Why do I have to spell out such well-known and mundane detail?

> JM> > Why do we see no sign whatever of any adaptation to the massive
> JM> > salt load we would have been dealing with in that environment?
> PC>
> PC> Massive salt loads result from the ingestion of large quanties of
> PC> sea-water. The AAT does not propose that hominids picked up their
> PC> shellfish with their teeth and swallowed them whole while under
> PC> water. (Do you need a ref for this?)
> As I have pointed out previously, massive salt loads in a marine
> environment do not ordinarily "result from the ingestion of large
> quanties of sea-water"; they result from eating marine plants and
> animals, especially invertebrates such as shellfish. This is because
> shellfish and marine plants have a salt content approximately the
> same as seawater.

This is quite absurd. There are numerous populations of h.s.s. that
live largely on shellfish.

> PC> > Why do we instead see only those adaptations we might reasonably
> PC> > expect from a terrestrial environment?
> PC>
> PC> For God's sake, Man, take a look at your own body! Look around the
> PC> staffroom. Go down to a beach. Do you seriously suggest that the
> PC> adaptions you see are those "we might reasonably expect from a
> PC> terrestrial environment". Did the fat slobs you see around you
> PC> evolve on the mosaic/savannah?
> You are suggesting here that humans today are just the same as our
> earliest hominid ancestor, which we know is certainly not the case.

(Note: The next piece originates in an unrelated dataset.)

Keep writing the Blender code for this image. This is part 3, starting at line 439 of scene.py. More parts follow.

I am *not* suggesting this. Merely that our own bodies might be a good
place to start; or a relevant consideration. It is you (and all
traditional PA) that assumes that us fat slobs evolved "on the savannah".

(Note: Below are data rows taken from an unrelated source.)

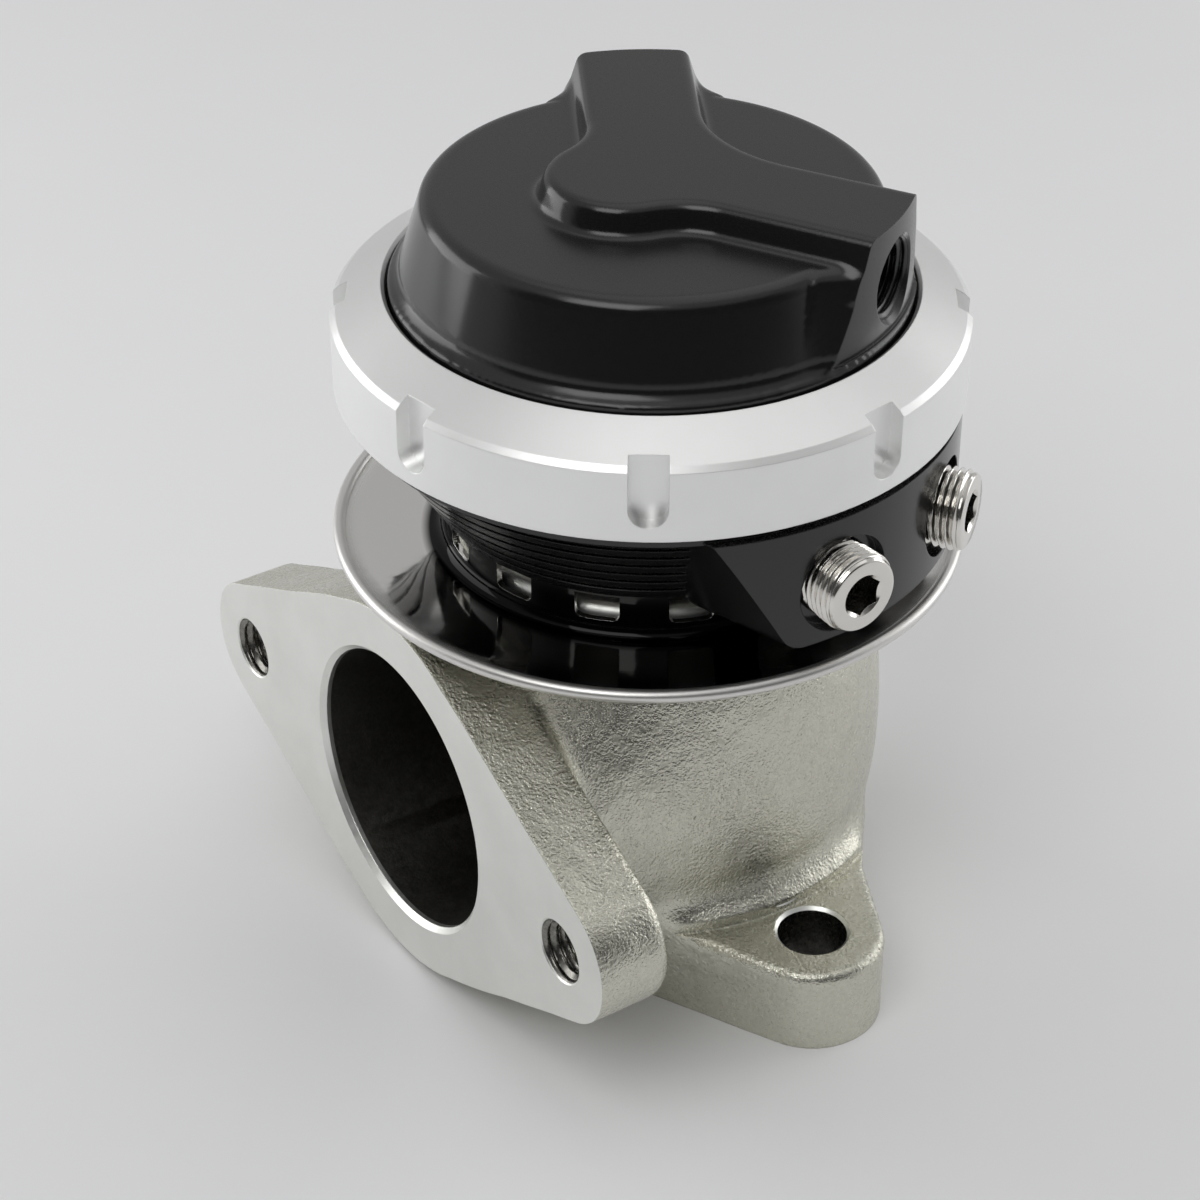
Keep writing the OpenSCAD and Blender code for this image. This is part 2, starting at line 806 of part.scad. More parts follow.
module piston()
  color("silver")
    difference() {
      union() {
        translate([0, 0, piston_z])
          cylinder(r = piston_r - 1, h = piston_h);
        translate([0, 0, piston_z + 1])
          cylinder(r = piston_r, h = piston_h - 1);
        translate([0, 0, piston_z])
          cylinder(r1 = piston_r - 1, r2 = piston_r, h = 1);
      }
      translate([0, 0, spring_z])
        cylinder(r = piston_r - piston_t, h = piston_h);
      translate([0, 0, piston_z - cut])
        cylinder(d = stem_thread_d, h = piston_t + 2 * cut);
    }

module stem_washer()
  color("lightgray")
    stem_ring(washer_r, stem_thread_d / 2, spring_z, washer_t);

module stem_nut()
  color("lightgray")
    difference() {
      translate([0, 0, spring_z + washer_t])
        cylinder(d = nut_flats / cos(30), h = nut_h, $fn = 6);
      translate([0, 0, spring_z])
        cylinder(d = stem_thread_d, h = washer_t + nut_h + cut);
    }

// Height of the wire's centre after a share s of its turns: closed at both ends
function coil_z(s, turns, wire, length) =
  let (closed = 0.75 / turns, open = 1 - 2 * closed, rise = 0.75 * wire,
    free = length - wire - 2 * rise)
  s < closed ? s / closed * rise
    : s < 1 - closed ? rise + (s - closed) / open * free
    : rise + free + (s - 1 + closed) / closed * rise;

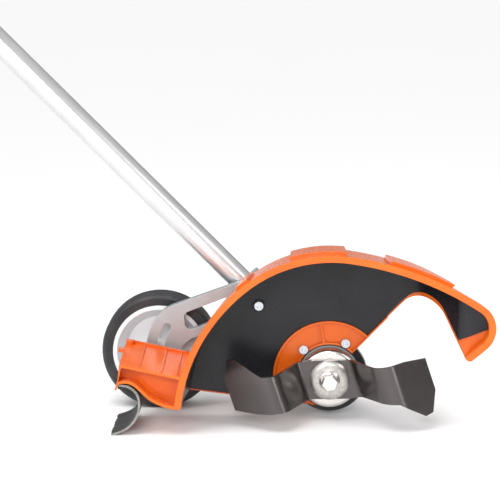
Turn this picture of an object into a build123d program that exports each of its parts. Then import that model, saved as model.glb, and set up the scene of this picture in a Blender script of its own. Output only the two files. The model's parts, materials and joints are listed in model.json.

> PC> There can hardly be a more preposterous idea in the whole of
> PC> science. For one thing, his/her fat layer is in all the wrong
> PC> places for insulation against the night cold. For another, fat
> PC> needs surplus food, it's heavy and it greatly impedes the healing
> PC> of even minor scratches.
> Fat does not "need surplus food",

This is manifestly false - denied before the end of your sentence.

> [Fat] *is* surplus food, laid down
> when there is a surplus, used when there is not; this is very handy
> in a creature which traveled long distances (compared to any other
> primate) and lives in far more marginal environments than any other
> primate.

Your justification of fat depends on a form of life where (a) there was
a peculiar superabundance of food at regular intervals (b) the hominids
regularly needed to make long journeys to find other sources (c) they
needed no other insulation against the cold - the fat is deposited in
all the wrong places (d) this form of life was so special that no other
animal has adopted this feature (e) that females had a greater (but
significantly different) need for this mechanism.

Now if you had a theory (or even the beginnings of a theory) that
suggested a possible explanation of this special form of life (and we're
only talking about one physical attribute) - why, then I might concede
that you would be doing real science - instead of just pretending.

> PC> Have you ever tried walking/
> PC> running barefoot and naked through the woods? Poison ivy would be
> PC> the least of your problems. An animal in that environment would
> PC> have rapidly acquired a sensible coat of hair - even if it didn't
> PC> have one at the start.
> Since in fact anatomically modern humans ("us") did exactly this --
> "running barefoot and naked through the woods" -- for tens of
> thousands of years, and since earlier hominids did so for hundreds
> of thousands and even millions of years before them, we know that
> your objection is invalid. Actually, it's foolish, since even a
> moment's reflection would be sufficient for even a child to
> realise this.

I am well aware that children (and paleoanthropologists) are brought
up to believe in "Cave Men". I am suggesting that it is time that
this belief was dropped. It conflicts with the best of observable
data - that of our bodies. You do not "know" that for "tens of
thousands of years or . . . millions of years . . "; you ASSUME.
I acknowledge that nearly all interpretations of fossil data back
up this assumption. Those interpretations lead nowhere. This
should be no surprise; they ignore manifest evidence.